Other problems quickly emerged. The hands were always in each others way,
although that allows for pull-offs and rhythmic interjections that are
really useful. The sounds that the two hands make cannot be separated.
You can't have a clean sound for one hand and a distorted sound for the
other. So one night on the way home from a gig, I thought of this idea
of separate necks. Not separate guitars, That would be too unwieldy. But
a double-neck guitar with separate outputs might well solve my problems.
Steinberger Sound would not build such a thing. It would be too expensive.
But they did make a double-neck out of wood with synthetic necks. I would
have to settle for a customized version that. They built it, and I used
it for about 5 years. Then in 1996, they agreed to make a double-neck
out of two of their normal synthetic instruments. They joined them together,
and you'd never know it wasn't really one instrument.
That's the basic story. Along the way, I've written string quartets, an
octet for winds and strings, some orchestral music, and a lot of music
for double-neck electric guitar. Through the magic of computer technology,
I can record and disseminate any music I care to write. This approach
has allowed me to explore my musical temperament on my own terms and in
my own time. Acceptance of this music and approach has not been very encouraging.

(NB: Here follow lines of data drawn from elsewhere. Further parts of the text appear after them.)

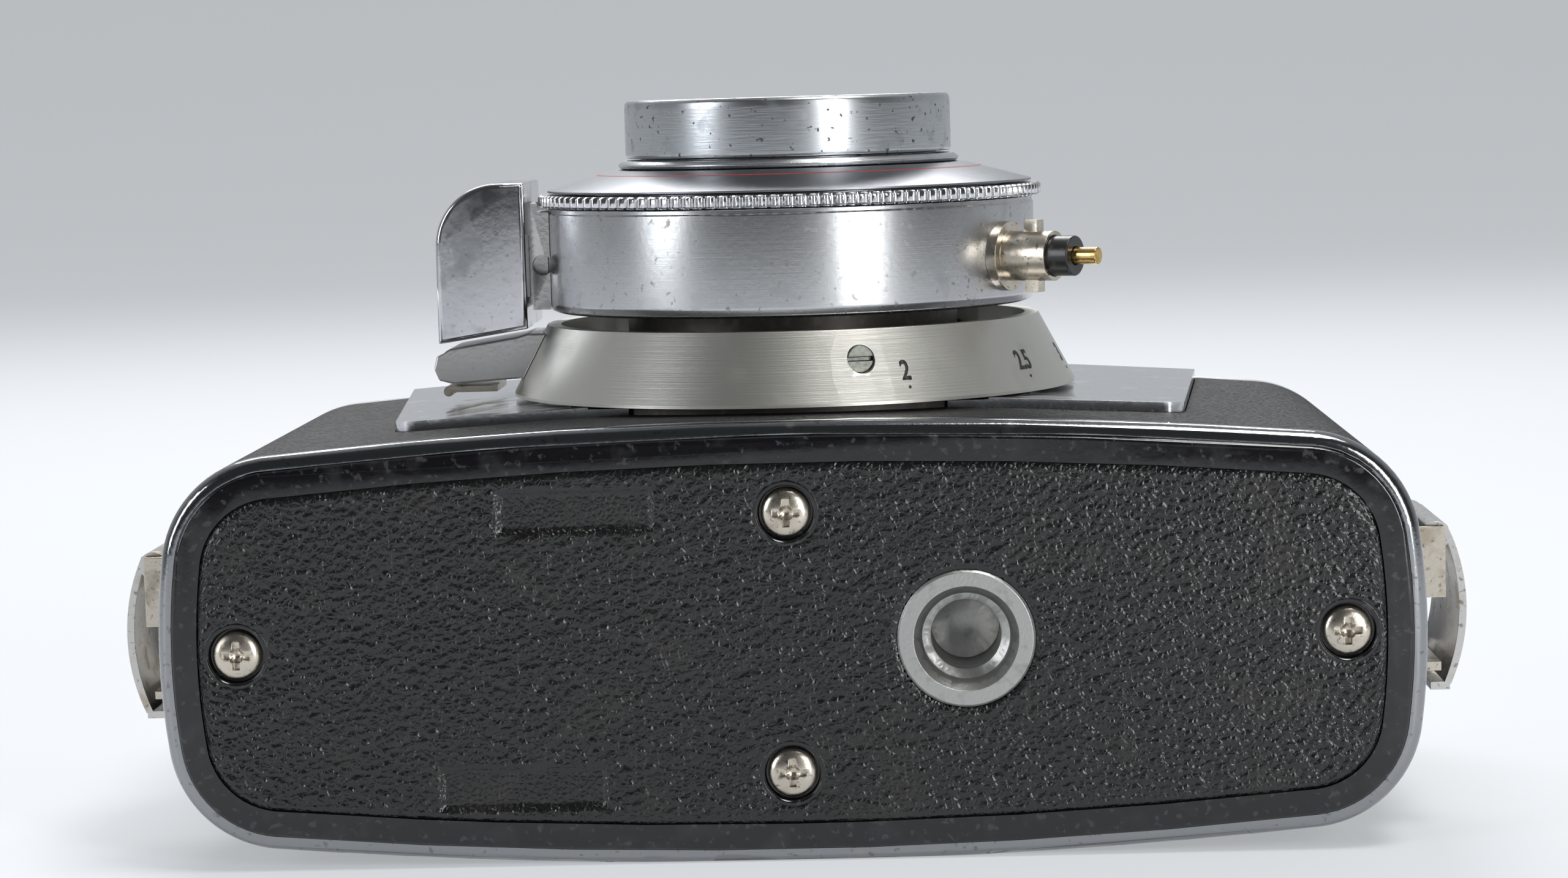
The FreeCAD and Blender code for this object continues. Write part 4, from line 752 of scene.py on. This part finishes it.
def make_camera():
    cy, sy = math.cos(CAMERA_YAW), math.sin(CAMERA_YAW)
    cp, sp = math.cos(CAMERA_PITCH), math.sin(CAMERA_PITCH)
    forward = np.array([sy * cp, cy * cp, -sp])
    right = np.array([cy, -sy, 0.0])
    up = np.cross(right, forward)
    cr, sr = math.cos(CAMERA_ROLL), math.sin(CAMERA_ROLL)
    r2, u2 = right * cr + up * sr, -right * sr + up * cr
    data = bpy.data.cameras.new("camera")
    data.lens = CAMERA_LENS
    data.sensor_width = 36.0
    data.clip_start = 0.01
    cam = bpy.data.objects.new("camera", data)
    rows = [[r2[i], u2[i], -forward[i], CAMERA_AT[i]] for i in range(3)] + [[0, 0, 0, 1]]
    cam.matrix_world = Matrix(rows)
    bpy.context.scene.collection.objects.link(cam)
    bpy.context.scene.camera = cam


def make_lamp(name, at, target, size, watts, color=(1, 1, 1)):
    data = bpy.data.lights.new(name, "AREA")
    data.shape = "RECTANGLE"
    data.size, data.size_y = size
    data.energy = watts
    data.color = color
    lamp = bpy.data.objects.new(name, data)
    aim = np.array(at, float) - np.array(target, float)
    aim /= np.linalg.norm(aim)
    side = np.cross([0, 0, 1.0], aim)
    side = side / np.linalg.norm(side) if np.linalg.norm(side) > 1e-6 else np.array([1.0, 0, 0])
    up = np.cross(aim, side)
    rows = [[side[i], up[i], aim[i], at[i]] for i in range(3)] + [[0, 0, 0, 1]]
    lamp.matrix_world = Matrix(rows)
    bpy.context.scene.collection.objects.link(lamp)


def make_studio():
    """Pale sweep: flat in front, rising behind on a wide quarter circle."""
    u = np.linspace(0, 1, 64)
    rise = 1.2
    y = np.where(u < 0.5, -3.0 + 2 * u * 4.2, 1.2 + rise * np.sin((u - 0.5) * math.pi))
    z = np.where(u < 0.5, 0.0, rise - rise * np.cos((u - 0.5) * math.pi))
    y = np.append(y, y[-1])
    z = np.append(z, 4.0)
    x = np.linspace(-4, 4, 9)
    gx, gy = np.meshgrid(x, y, indexing="ij")
    gz = np.broadcast_to(z, gx.shape)
    sweep = mesh_from("sweep", np.stack([gx, gy, gz - 0.00005], -1).reshape(-1, 3), grid_faces(9, len(y)))
    mat = bpy.data.materials.new("sweep")
    mat.use_nodes = True
    shader = mat.node_tree.nodes["Principled BSDF"]
    shader.inputs["Base Color"].default_value = (0.42, 0.43, 0.45, 1)
    shader.inputs["Roughness"].default_value = 0.7
    shader.inputs["Emission Color"].default_value = (0.43, 0.445, 0.46, 1)
    shader.inputs["Emission Strength"].default_value = 0.85
    sweep.data.materials.append(mat)
    world = bpy.data.worlds.new("studio")
    world.use_nodes = True
    tree = world.node_tree
    where = tree.nodes.new("ShaderNodeTexCoord")
    split = tree.nodes.new("ShaderNodeSeparateXYZ")
    tree.links.new(where.outputs["Generated"], split.inputs[0])
    ramp = tree.nodes.new("ShaderNodeMapRange")
    tree.links.new(split.outputs[1], ramp.inputs["Value"])
    for key, value in (("From Min", -0.35), ("From Max", 0.45), ("To Min", 0.06), ("To Max", 0.55)):
        ramp.inputs[key].default_value = value
    sky = tree.nodes["Background"]
    sky.inputs[0].default_value = (0.90, 0.92, 0.95, 1)
    tree.links.new(ramp.outputs[0], sky.inputs[1])
    bpy.context.scene.world = world
    make_lamp("key", (0.25, -0.15, 0.8), (0, 0, 0.04), (0.35, 0.25), 3.6, (1, 0.99, 0.97))
    make_lamp("right_strip", (0.42, -0.62, 0.20), (0, 0, 0.05), (0.12, 0.45), 2.6)
    make_lamp("left_fill", (-0.75, -0.45, 0.30), (0, 0, 0.05), (0.22, 0.45), 2.2, (0.95, 0.97, 1))
    make_lamp("back_top", (-0.1, 0.6, 0.6), (0, 0, 0.05), (0.6, 0.25), 4.0)
    bpy.context.scene.view_settings.view_transform = "Standard"


# ---------------------------------------------------------------- build
make_camera()
make_studio()
make_drum()
make_speed_ring()
make_front_rings()
make_numerals()
make_grain_panel()
for node, finish, edge in DRESSED:
    dress_node(node, MAT[finish], edge * MM)
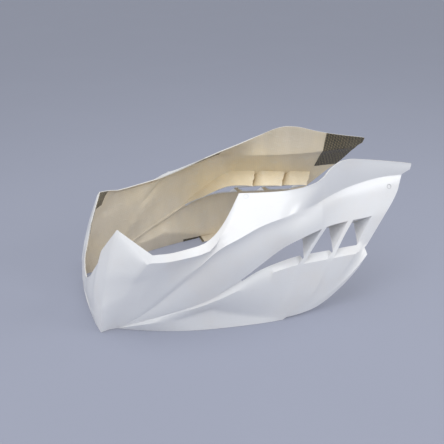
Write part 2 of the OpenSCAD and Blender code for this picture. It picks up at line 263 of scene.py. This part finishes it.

I think I have a foot in two very different camps. The "pop"
guys don't know what to make of the writing or the guitar, and the "serious"
guys don't know what to make of the guitar or the writing. The music is
an organically conceived synthesis of Bach Mozart, Hendrix, Beethoven,
The Beatles, Duane Allman, Debussy, Charles Ives, Bartok, Dennis Sandole,
Alan Holdsworth...just an assortment of great music and musicians. I hope
that any listener might see the intent and hear something in it.